Apart from this impressive array of new query language features, Sesame 2.4.0 also implements a number of bug fixes and improvements, including scalability and performance improvement in the Native store. For a full overview, see the release notes.

I’ve just finished the implementation of SPARQL 1.1 property paths in Sesame. The major thing still missing was the implementation of negated property sets.

Negated property sets enable you to formulate a query like, for example: “give me back two resources x and y which are related in any direction via some property, but not via foaf:knows“. In SPARQL 1.1, this would look like:

   SELECT ?x ?y
   WHERE { 
           ?x !(foaf:knows|^foaf:knows) ?y .

The current SPARQL 1.1 draft defines a new abstract symbol for supporting negated property sets, called NegatedPropertySet. The SPARQL algebra, in turn, maps this abstract symbol directly to a new algebraic operator, so the algebra is extended with an additional operator in order to support negated property sets, and it also gives a specific evaluation semantics for this new operator.

However, although perhaps useful in terms of brevity, it is in fact not necessary to thus extend the algebra. Negated property sets do not actually introduce additional expressivity to the language (in contrast to, for example, arbitrary-length property paths): the above query could have been formulated in SPARQL 1.0:

   SELECT ?x ?y
   WHERE { 
       { ?x ?p1 ?y . FILTER (?p1 != foaf:knows) }
       { ?y ?p2 ?x . FILTER (?p2 != foaf:knows) }

This simple fact makes it possible to implement negated property sets without having to extend Sesame’s query model with an additional algebra operator. The advantage of this is that all of Sesame’s existing query optimizing/rewriting/evaluation strategies can immediately handle negated property sets, without having to be ‘recalibrated’ or indeed extended to take a complex additional operator into account.

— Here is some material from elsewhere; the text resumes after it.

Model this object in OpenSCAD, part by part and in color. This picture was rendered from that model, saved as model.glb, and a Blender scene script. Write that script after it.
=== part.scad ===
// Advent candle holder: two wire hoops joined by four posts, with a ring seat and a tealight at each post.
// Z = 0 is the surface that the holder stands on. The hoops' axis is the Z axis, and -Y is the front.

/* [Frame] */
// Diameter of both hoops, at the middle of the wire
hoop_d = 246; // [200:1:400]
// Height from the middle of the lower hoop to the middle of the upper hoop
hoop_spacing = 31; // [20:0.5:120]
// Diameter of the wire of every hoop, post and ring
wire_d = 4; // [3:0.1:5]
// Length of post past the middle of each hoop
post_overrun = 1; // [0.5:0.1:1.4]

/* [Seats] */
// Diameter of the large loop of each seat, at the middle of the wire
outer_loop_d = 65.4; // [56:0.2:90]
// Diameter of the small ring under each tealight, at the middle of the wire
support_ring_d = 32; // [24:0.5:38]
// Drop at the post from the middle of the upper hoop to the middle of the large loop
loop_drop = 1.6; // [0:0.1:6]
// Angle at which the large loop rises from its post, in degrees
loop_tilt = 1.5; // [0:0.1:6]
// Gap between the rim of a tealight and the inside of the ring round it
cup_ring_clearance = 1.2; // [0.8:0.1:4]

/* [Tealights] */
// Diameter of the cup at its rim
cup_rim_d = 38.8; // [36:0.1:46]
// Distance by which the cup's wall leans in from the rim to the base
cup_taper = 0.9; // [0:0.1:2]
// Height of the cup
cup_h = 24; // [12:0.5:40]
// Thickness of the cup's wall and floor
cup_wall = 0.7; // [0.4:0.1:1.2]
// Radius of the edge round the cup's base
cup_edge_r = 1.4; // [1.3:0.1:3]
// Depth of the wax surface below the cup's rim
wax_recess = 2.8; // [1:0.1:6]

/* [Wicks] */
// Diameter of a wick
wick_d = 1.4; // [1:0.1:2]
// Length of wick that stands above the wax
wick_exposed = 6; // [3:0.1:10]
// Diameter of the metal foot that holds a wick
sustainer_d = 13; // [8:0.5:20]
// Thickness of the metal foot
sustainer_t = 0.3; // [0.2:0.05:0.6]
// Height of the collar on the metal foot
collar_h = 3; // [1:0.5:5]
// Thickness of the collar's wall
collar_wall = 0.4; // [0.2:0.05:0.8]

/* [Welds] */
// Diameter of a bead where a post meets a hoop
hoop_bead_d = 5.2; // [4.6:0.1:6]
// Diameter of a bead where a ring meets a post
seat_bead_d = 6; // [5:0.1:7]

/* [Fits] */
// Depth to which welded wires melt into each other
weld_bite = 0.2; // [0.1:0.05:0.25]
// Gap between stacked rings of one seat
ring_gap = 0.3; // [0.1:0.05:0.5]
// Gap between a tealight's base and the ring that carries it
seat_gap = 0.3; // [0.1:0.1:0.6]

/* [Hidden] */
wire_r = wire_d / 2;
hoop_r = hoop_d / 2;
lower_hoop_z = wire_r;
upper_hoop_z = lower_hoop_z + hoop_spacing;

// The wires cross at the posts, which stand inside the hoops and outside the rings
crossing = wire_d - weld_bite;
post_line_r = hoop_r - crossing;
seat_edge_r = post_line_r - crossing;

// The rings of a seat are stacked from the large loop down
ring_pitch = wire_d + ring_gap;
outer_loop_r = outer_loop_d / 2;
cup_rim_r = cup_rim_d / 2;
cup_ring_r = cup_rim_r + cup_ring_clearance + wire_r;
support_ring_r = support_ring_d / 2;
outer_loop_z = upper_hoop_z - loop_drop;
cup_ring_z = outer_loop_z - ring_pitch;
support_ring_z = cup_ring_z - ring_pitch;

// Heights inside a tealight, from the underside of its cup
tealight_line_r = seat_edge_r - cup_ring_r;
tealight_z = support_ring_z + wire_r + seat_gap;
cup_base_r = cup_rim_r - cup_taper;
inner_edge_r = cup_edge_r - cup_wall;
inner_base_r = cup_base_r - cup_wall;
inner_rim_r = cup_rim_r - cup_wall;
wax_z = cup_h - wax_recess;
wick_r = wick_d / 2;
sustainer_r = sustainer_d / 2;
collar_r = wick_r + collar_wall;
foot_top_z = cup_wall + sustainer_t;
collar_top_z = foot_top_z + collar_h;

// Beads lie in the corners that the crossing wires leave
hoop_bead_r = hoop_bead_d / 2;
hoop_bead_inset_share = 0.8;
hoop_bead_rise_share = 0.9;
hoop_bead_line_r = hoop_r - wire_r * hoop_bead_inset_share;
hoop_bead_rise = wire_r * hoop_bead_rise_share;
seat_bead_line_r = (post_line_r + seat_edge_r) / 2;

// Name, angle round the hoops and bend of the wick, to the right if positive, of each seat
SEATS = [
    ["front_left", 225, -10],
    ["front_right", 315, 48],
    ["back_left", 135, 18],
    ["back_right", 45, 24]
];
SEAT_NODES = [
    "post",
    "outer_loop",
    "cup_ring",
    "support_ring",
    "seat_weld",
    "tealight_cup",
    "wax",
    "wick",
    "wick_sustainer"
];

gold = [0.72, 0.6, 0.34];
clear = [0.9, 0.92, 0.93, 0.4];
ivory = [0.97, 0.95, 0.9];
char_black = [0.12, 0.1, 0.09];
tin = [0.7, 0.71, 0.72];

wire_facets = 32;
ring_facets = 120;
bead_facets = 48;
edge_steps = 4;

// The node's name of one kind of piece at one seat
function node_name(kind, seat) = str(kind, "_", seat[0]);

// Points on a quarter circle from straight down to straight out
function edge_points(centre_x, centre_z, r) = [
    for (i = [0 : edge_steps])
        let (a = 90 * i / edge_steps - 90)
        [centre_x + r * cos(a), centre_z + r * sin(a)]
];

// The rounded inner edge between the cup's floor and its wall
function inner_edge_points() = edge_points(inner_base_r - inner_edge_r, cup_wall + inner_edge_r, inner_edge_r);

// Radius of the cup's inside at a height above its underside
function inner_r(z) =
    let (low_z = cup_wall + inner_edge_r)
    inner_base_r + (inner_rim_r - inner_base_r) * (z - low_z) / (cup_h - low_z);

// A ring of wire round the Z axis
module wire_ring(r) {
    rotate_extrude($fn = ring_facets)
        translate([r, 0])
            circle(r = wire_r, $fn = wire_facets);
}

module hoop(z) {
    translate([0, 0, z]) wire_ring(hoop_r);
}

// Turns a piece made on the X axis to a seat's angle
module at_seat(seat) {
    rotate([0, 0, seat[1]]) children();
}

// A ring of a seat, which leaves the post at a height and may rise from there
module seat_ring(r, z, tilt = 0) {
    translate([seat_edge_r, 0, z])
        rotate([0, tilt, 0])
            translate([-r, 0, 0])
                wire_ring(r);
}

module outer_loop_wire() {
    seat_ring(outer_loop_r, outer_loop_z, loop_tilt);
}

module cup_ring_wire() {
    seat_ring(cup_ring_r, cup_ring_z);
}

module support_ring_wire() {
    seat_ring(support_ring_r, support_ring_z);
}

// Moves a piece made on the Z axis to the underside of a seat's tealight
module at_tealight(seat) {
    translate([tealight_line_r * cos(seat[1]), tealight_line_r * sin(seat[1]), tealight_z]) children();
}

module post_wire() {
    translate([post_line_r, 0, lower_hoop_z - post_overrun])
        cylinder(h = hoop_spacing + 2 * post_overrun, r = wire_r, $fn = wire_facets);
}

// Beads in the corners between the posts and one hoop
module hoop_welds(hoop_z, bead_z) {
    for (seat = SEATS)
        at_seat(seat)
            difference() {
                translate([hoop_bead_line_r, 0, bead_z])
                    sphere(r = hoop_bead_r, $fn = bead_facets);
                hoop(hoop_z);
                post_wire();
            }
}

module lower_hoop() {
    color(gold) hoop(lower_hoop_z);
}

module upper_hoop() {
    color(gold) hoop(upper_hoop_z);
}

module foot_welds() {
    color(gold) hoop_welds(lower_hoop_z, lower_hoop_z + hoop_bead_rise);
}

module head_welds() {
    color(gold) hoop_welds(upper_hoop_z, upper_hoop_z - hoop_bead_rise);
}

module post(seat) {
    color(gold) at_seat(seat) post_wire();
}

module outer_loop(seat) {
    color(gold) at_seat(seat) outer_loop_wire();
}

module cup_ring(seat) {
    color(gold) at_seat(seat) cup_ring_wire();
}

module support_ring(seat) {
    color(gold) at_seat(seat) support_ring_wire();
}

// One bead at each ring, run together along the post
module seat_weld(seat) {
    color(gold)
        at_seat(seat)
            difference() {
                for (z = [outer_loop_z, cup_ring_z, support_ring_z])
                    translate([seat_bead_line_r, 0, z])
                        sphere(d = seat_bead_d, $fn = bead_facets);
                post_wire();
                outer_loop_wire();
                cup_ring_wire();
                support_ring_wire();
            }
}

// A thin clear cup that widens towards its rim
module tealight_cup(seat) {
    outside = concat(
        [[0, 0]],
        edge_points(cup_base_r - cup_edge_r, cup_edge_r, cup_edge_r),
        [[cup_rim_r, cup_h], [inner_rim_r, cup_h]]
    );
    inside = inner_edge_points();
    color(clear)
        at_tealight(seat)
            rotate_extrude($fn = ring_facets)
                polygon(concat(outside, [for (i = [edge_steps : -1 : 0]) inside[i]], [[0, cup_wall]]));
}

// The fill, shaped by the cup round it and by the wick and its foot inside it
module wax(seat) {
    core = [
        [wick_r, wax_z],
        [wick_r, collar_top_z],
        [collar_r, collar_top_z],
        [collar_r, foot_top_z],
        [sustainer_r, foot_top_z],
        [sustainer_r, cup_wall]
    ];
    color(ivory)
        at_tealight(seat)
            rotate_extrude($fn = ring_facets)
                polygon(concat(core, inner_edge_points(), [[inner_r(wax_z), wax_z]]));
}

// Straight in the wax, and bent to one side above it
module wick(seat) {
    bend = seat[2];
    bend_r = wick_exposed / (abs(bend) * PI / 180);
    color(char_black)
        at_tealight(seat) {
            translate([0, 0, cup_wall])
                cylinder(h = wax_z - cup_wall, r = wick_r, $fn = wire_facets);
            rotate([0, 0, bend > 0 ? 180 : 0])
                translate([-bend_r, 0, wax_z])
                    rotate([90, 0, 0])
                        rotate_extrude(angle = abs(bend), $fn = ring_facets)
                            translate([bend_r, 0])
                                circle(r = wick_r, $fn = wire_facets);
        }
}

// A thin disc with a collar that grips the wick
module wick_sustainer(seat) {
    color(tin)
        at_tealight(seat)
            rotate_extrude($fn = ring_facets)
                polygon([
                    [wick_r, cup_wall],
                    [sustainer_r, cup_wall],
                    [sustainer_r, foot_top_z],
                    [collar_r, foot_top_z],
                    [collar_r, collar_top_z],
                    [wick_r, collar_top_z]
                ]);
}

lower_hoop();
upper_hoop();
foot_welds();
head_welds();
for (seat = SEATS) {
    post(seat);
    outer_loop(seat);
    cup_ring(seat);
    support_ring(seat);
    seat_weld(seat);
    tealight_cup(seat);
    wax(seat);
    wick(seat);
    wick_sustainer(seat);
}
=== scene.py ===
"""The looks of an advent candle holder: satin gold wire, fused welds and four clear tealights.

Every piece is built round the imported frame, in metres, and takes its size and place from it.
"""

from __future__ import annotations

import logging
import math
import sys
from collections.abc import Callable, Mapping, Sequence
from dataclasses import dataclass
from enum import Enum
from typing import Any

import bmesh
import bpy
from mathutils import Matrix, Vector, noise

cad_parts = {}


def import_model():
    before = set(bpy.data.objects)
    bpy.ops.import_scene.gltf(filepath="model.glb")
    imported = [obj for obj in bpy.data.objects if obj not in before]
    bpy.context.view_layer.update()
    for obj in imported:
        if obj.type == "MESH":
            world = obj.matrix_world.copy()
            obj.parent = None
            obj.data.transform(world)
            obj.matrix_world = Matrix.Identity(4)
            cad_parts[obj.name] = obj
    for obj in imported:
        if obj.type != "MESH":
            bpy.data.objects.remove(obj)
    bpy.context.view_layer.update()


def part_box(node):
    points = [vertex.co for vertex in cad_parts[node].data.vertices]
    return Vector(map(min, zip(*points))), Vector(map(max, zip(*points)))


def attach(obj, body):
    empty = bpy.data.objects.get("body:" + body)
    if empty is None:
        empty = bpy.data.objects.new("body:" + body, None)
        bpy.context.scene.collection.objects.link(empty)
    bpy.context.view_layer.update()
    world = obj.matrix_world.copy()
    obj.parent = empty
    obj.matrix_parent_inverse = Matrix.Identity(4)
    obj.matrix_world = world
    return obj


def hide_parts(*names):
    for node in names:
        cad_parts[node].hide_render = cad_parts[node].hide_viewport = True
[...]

So, the SPARQL parser processes a negated property set and translates it to the necessary collection of Joins, Filter comparisons and Unions. The algorithm is roughly as follows:

 let NPS be a negated property set with elements e_1...e_n.
 let s be the subject variable of the NPS.
 let ap be the (anonymous) predicate variable of the NPS.
 let O be the set of object variables of the NPS. 
 let F and F_i be two sets of filter conditions.
 let p(e) be the predicate IRI of e.

 for each e in NPS :
    create a filter condition f: p(e) != ap .
    if e is inverted: add f to F_i, otherwise add f to F .
 let J be a Join on basic graph patterns. 
 if F is not empty:
    for each o in O :
       add BGP(s, ap, o) to J .

 let I be a Join on basic graph patterns. 
 if F_i is not empty:
    for each o in O :
       add BGP(o, ap, s) to I .
 if I and J are both not empty:
    return Union(Filter(J, F), Filter(I, F_i)) .
 else if I is not empty :
    return Filter(I, F_i).
 else if J is not empty :
    return Filter(J, F).

The end result of applying this algorithm to the example SPARQL 1.1 query we saw above would be the following (slightly adapted for readability) Sesame query algebra expression:

Projection({x, y}, 
      Filter(StatementPattern(y, ap, x), Compare(!=, ap, foaf:knows)),
      Filter(StatementPattern(x, ap, y), Compare(!=, ap, foaf:knows))

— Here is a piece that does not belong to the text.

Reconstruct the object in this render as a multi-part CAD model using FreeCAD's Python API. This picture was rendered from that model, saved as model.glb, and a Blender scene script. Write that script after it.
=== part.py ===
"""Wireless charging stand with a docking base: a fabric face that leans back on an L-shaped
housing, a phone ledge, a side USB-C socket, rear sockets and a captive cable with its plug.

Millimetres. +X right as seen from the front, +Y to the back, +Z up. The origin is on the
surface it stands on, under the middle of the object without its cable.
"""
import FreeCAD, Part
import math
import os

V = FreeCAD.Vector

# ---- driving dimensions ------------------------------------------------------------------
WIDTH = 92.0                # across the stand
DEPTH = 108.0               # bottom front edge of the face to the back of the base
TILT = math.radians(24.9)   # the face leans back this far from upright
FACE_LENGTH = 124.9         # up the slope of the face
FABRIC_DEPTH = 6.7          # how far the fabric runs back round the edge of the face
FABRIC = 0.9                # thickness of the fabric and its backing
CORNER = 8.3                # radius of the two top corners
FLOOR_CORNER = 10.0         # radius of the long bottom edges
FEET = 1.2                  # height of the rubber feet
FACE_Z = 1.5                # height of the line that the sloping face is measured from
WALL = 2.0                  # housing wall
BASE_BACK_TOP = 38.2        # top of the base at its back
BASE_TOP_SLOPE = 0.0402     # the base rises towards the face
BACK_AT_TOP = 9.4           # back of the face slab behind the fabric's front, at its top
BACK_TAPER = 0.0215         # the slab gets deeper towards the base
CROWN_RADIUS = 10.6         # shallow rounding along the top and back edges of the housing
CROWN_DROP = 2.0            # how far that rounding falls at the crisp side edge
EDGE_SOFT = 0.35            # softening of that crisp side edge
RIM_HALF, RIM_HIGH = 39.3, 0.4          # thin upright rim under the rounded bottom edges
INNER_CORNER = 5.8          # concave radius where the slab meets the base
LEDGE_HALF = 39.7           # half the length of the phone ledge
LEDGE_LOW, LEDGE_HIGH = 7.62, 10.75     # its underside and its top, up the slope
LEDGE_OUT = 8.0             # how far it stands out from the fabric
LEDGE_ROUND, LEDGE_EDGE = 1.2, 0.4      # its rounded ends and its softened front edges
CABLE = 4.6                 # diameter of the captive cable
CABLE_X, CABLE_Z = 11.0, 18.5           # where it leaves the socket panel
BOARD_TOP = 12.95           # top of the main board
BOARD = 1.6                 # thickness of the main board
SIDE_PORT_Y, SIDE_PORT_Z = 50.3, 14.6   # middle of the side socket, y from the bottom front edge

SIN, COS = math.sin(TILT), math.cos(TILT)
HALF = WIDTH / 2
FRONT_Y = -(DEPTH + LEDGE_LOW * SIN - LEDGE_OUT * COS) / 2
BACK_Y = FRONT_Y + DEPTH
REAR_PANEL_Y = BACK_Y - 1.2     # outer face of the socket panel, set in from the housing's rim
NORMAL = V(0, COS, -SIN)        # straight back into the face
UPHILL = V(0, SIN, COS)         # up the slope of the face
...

Short and sweet. Of course, it gets less short and sweet when using more complex property sets, or property sets in combination with other property path features, but the algorithm caters to that. Such more complex expression just result in a larger set of unions and joins.

I have more or less finished implementing parsing and basic evaluation for SPARQL 1.1 property paths in Sesame. The only thing still missing is negated property sets. Negated sets of properties… Who the heck wants that? Honestly.

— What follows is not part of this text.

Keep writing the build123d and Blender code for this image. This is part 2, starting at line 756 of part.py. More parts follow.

Anyway. Apart from the fact that the property path syntax is not quite simple to parse, there are some concepts involved which make evaluation of property-paths tricky – especially if arbitrary-length paths are involved.

Arbitrary-length paths are paths specified with a ‘+’ or ‘*’ modifier. For example, the path ?x foaf:knows+/foaf:name ?name specifies a match where either ?x knows someone with name ?name, or knows someone who knows someone with name ?name, or … you get the point. The trouble with such queries in ‘traditional’ evaluation is that there is no a-priori length: you can not simply use the SPARQL parser to build a set of joins.

A path of fixed length n will usually be translated by the parser to n-1 joins on individual statement patterns. In order to allow evaluation of non-fixed length paths, we need something that amounts to graph traversal. Fortunately, Sesame’s default evaluation strategy (essentially lazy iteration over bindings) is well suited for this task. What I have done is the following:

  1. the SPARQL parser translates an arbitrary-length property path to a new algebra operator, called (rather appropriately I thought) ArbitraryLengthPath.
  2. the default EvaluationStrategy for such an operator is based on a dynamically expanding iterator, which creates new joins while being evaluted.

Effectively, this new iterator (called PathIteration, currently located as an inner class in the EvaluationStrategyImpl) implements a depth-first graph traversal strategy. It reports back results iteratively and expands the path sequence length (using an ever-increasing iterative creation of nested joins) until it reaches a length at which the nested join no longer produces any matches. Cycle-detection is implemented by the simple expedient of adding an boolean comparison operator (NEQ) on top of our join: if the start node of the path has the same value as the end node, we have a cycle.